- Directed by: Biray Dalkiran
- Written by: Hakan Bilir Biray Dalkiran
- Produced by: Biray Dalkiran
- Cinematography: Askin Sagiroglu
- Edited by: Hüseyin Biçe
- Music by: Hayko Cepkin
- Release date: October 6, 2006;
- Running time: 97 minutes
- Country: Turkey
- Language: Turkish

= Araf (film) =

2006 Turkish film directed by Biray Dalkıran

Araf (English: The Abortion) is a 2006 Turkish film directed by Biray Dalkiran.

==Credits==
- Country: Turkey
- Genre: Thriller

==Synopsis==
Inspired by Japanese horror movies, the movie tells the story of Eda (Akasya Aslitürkmen), a dancer who fell in love with Cihan (Kubilay Tunçer), her married lover.
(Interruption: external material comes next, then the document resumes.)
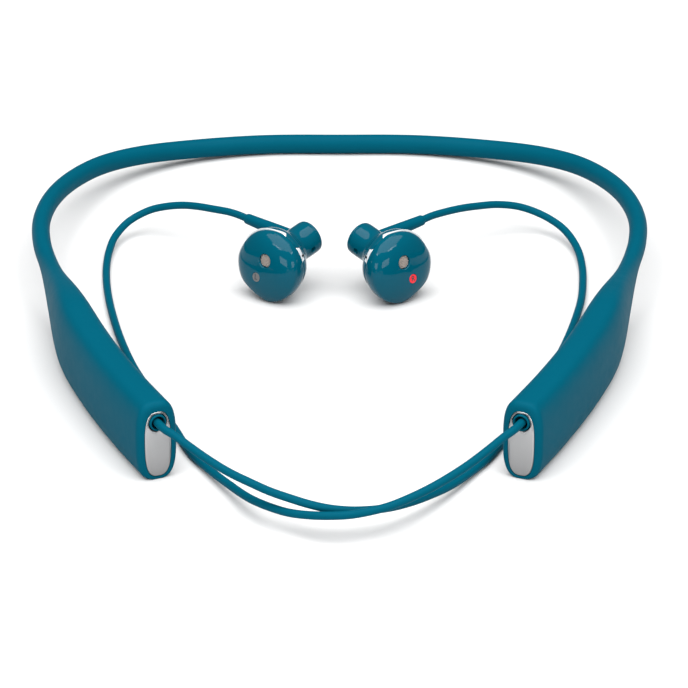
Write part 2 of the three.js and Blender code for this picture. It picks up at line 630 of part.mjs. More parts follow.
function earbud(side, isLeft, centre) {
  const group = new THREE.Group();
  group.position.set(...centre);
  group.rotation.order = 'ZXY';
  const lie = isLeft ? 1 : -1;
  group.rotation.z = -lie * radians(BUD_YAW);
  group.rotation.x = radians(90 - BUD_PITCH);
  earphones.add(group);
  const put = (name, geometry, material) =>
    add(group, `${side}_bud_${name}`, isLeft ? geometry : mirrored(geometry), material);

  const port = rod(SOUND_PORT.radius, 0, 6, 14).translate(SOUND_PORT.x, SOUND_PORT.y, 0);
  const markSeat = rod(SIDE_MARK.radius + 0.15, 2.4, 6, 12).translate(SIDE_MARK.x, SIDE_MARK.y, 0);
  put('front_shell', cut(budForm(0, 22), budForm(BUD_WALL, 16), port, markSeat), glossTeal);
  const mesh = rod(SOUND_PORT.radius - GAP, 2.2, 2.5, 12).translate(SOUND_PORT.x, SOUND_PORT.y, 0);
  put('port_mesh', mesh, meshGrey);
  const mark = rod(SIDE_MARK.radius, 2.55, 2.82, 12).translate(SIDE_MARK.x, SIDE_MARK.y, 0);
  put('side_mark', mark, isLeft ? markGrey : markRed);

  const ringOuter = [[RING_DISTANCE + GAP, 8.15], [RING_DISTANCE + 1.3, 7.7]];
  const ring = openShell(
    ringOuter.map(([distance, radius]) => barrelRing(distance, radius, 24)),
    ringOuter.map(([distance, radius]) => barrelRing(distance, radius - 0.9, 24)),
  );
  put('trim_ring', cut(ring, rimFlat()), chrome);

  const rear = [[RING_DISTANCE + 1.6, 7.45], [7, 6.6], [8, 5.4], [8.9, 4.6], [10.2, BARREL_RADIUS],
    [BARREL_END - 1, BARREL_RADIUS]];
  const shell = openShell(
    rear.map(([distance, radius]) => barrelRing(distance, radius, 18)),
    rear.map(([distance, radius]) => barrelRing(distance, radius - 0.8, 18)),
  );
  const bootHole = rod(1.5, 2, 6, 10, bootAxis, bootOrigin);
  const ventAxis = new THREE.Vector3(1, -0.2, 0).projectOnPlane(barrelAxis).normalize();
  const ventHole = rod(0.75, 2, 6, 8, ventAxis, barrelAxis.clone().multiplyScalar(VENT_DISTANCE));
  put('rear_shell', cut(shell, bootHole, ventHole), glossTeal);

  const capProfile = [[-0.5, 0], [-0.5, 3], [0.3, 3], [0.3, 4.25], [0.75, 4.1], [1, 3.7], [1, 0]];
  const capFoot = barrelAxis.clone().multiplyScalar(BARREL_END - 1);
  put('barrel_cap', turned(capProfile, 18, barrelAxis, capFoot), glossTeal);

  const driverFrame = [[-1.3, 0], [-1.3, 6.6], [-0.3, 6.6], [-0.3, 0]];
  const magnet = [[-4.4, 0], [-4.4, 4.4], [-1.2, 4.4], [-1.2, 0]];
  put('driver', join(turned(driverFrame, 18, UP), turned(magnet, 16, UP)), steel);
  put('diaphragm', turned([[0, 0], [0, 6.6], [0.25, 6.6], [0.75, 3], [0.55, 0]], 18, UP), film);

  const bootForm = turned([[3, 0], [3, 1.75], [6, 1.75], [12, 1.6], [BOOT_LENGTH - 0.5, 1.35],
    [BOOT_LENGTH, 1.15], [BOOT_LENGTH, 0]], 10, bootAxis, bootOrigin);
  const clearance = rod(BARREL_RADIUS + GAP, 5, 30, 18, barrelAxis);
  const neck = rod(1.2, 2.9, 5.5, 10, bootAxis, bootOrigin);
  put('cable_boot', join(cut(bootForm, clearance), neck), softTeal);
}

// ---------------------------------------------------------------- the cables
function cable(route) {
  const path = new THREE.CatmullRomCurve3(route.map((p) => new THREE.Vector3(...p)), false, 'centripetal');
  path.arcLengthDivisions = 1200;
  const shape = new THREE.Shape(ellipse(CABLE_RADIUS, CABLE_RADIUS, CABLE_SIDES));
  return new THREE.ExtrudeGeometry(shape, { extrudePath: path, steps: 52, bevelEnabled: false });
}

neckband();
rightModule();
leftModule();
earbud('left', true, [-17.74, 1.33, 9.15]);
earbud('right', false, [15.26, 0.42, 9.15]);
add(earphones, 'right_cable', cable(RIGHT_CABLE), softTeal);
add(earphones, 'left_cable', cable(LEFT_CABLE), softTeal);

export default earphones;
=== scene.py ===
"""Neckband earphones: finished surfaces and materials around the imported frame.

Metres, +Z up. The wearer faces -Y, so the wearer's right is at -X. Forms are drawn in millimetres, and the
modules' at -X only: build() turns them into metres and mirrors them for the other side.
"""

import math

import bmesh
import bpy
import numpy as np
from mathutils import Matrix, Vector


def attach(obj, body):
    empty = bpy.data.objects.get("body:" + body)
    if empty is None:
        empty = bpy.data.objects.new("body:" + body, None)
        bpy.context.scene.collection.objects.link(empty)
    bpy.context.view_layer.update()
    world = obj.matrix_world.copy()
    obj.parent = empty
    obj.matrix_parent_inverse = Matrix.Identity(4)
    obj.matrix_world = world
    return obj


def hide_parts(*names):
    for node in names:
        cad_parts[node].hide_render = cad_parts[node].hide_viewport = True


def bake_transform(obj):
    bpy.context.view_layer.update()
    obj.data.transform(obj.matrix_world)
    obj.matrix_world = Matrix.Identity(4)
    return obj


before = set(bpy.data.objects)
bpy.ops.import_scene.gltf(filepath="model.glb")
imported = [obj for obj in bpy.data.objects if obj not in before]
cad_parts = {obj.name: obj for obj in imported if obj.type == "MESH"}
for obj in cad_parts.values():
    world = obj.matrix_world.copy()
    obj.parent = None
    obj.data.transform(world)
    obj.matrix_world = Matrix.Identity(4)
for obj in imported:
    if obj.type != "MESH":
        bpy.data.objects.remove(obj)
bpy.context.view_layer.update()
MM = 0.001

# ---------------------------------------------------------------- camera
CAMERA_DISTANCE = 1.001
CAMERA_ELEVATION = math.radians(24.92)
CAMERA_TARGET = Vector((0, -0.0250, 0))
CAMERA_LENS = 216.9
CAMERA_SHIFT = 0.0065


def aimed(obj, position, target):
    obj.location = position
    obj.rotation_euler = (Vector(target) - Vector(position)).to_track_quat("-Z", "Y").to_euler()
    bpy.context.scene.collection.objects.link(obj)
    return obj


def add_camera():
    data = bpy.data.cameras.new("camera")
    data.lens = CAMERA_LENS
    data.shift_x = CAMERA_SHIFT
    back = Vector((0, -math.cos(CAMERA_ELEVATION), math.sin(CAMERA_ELEVATION)))
    position = CAMERA_TARGET + CAMERA_DISTANCE * back
    bpy.context.scene.camera = aimed(bpy.data.objects.new("camera", data), position, CAMERA_TARGET)


add_camera()

# ---------------------------------------------------------------- sizes
CABLE_DIAMETER = 1.9
CABLE_IN_GLAND = 3.0  # further than the route's ends, where a housing hides it
CABLE_IN_BOOT = 1.5

# Cable routes in millimetres, from the module's gland to the earbud's boot.
RIGHT_CABLE = [
    (-40.6, -97.85, 14.2), (-39.2, -100.5, 14.1), (-36.8, -102.9, 13.7), (-33.3, -106.2, 12.5),
    (-28.9, -110.3, 11.2), (-24.4, -113.9, 10), (-19.8, -117, 9.1), (-15.2, -120.1, 8.4),
    (-10.7, -122.3, 7.8), (-6.4, -124.2, 7.3), (-2.1, -125.2, 6.8), (2.3, -124.9, 6.2), (6.7, -123.5, 5.6),
    (11.1, -120.9, 4.9), (15.6, -116.9, 4.1), (20.1, -111.6, 3.2), (24.7, -105.1, 2.2), (29.5, -96.8, 1.4),
    (34.5, -87.2, 1), (39.6, -73.6, 0.95), (44.9, -58.1, 0.95), (50.2, -42.1, 0.95), (54.6, -26.1, 0.95),
    (57.6, -12.6, 0.95), (59.6, -1.1, 0.95), (60.6, 9.9, 0.95), (60.9, 18.9, 1), (60.3, 27.9, 1.6),
    (58.4, 35.1, 2.6), (55.9, 39.5, 3.6), (51.3, 43.3, 5), (46.2, 44.1, 6.6), (40.6, 42.1, 8.1),
    (35, 38, 9.4), (30.8, 34.2, 10.4), (26.6, 30.2, 11.1), (23.2, 26.8, 11.5), (20.97, 24.45, 11.48),
]
LEFT_CABLE = [
    (40.6, -97.85, 14.2), (39.2, -100.5, 14.1), (36.8, -103.1, 13.5), (33.4, -107.3, 12.6),
    (28.8, -112.1, 11.2), (24.1, -116.4, 10), (19.6, -120.2, 9.1), (15.2, -123.4, 8.4), (11, -125.9, 7.8),
    (6.7, -127.4, 7.3), (2.3, -128.1, 6.8), (-2.1, -127.6, 6.3), (-6.4, -126, 5.6), (-10.9, -123.5, 4.9),
    (-15.3, -119.2, 4.1), (-19.9, -113.2, 3.2), (-24.5, -105, 2.3), (-29.3, -95.7, 1.5), (-34, -85.8, 1),
    (-38, -73.6, 0.95), (-43.4, -57.1, 0.95), (-49, -40.1, 0.95), (-52.9, -24.1, 0.95),
    (-55.5, -10.1, 0.95), (-57.1, 0.9, 0.95), (-58.1, 10.9, 0.95), (-58.5, 19.9, 1), (-58.2, 27.9, 1.5),
    (-56.9, 35.2, 2.5), (-53.5, 40.9, 4.2), (-48.5, 42.9, 6.2), (-44.2, 41.8, 7.7), (-40, 39.5, 9),
    (-35.9, 35.9, 10.2), (-31.7, 32.5, 10.9), (-27.8, 29.5, 11.4), (-25.1, 27.1, 11.5),
    (-23.45, 25.36, 11.48),
]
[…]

When she realized that she was four months pregnant, she thought that an abortion would solve the problem. On the same night that her dance academy mate Oya (Deniz Soyarslan) made the solo show instead of her, Eda had an illegal abortion, risking her life. Three years later she marries a photographer, Cenk (Murat Yıldırım). When she gets pregnant again, the ghost of the fetus from the abortion comes to haunt her.

== Reception ==
The film was "shunned" for both its overtly misogynistic tones, poor directing, and sloppy script.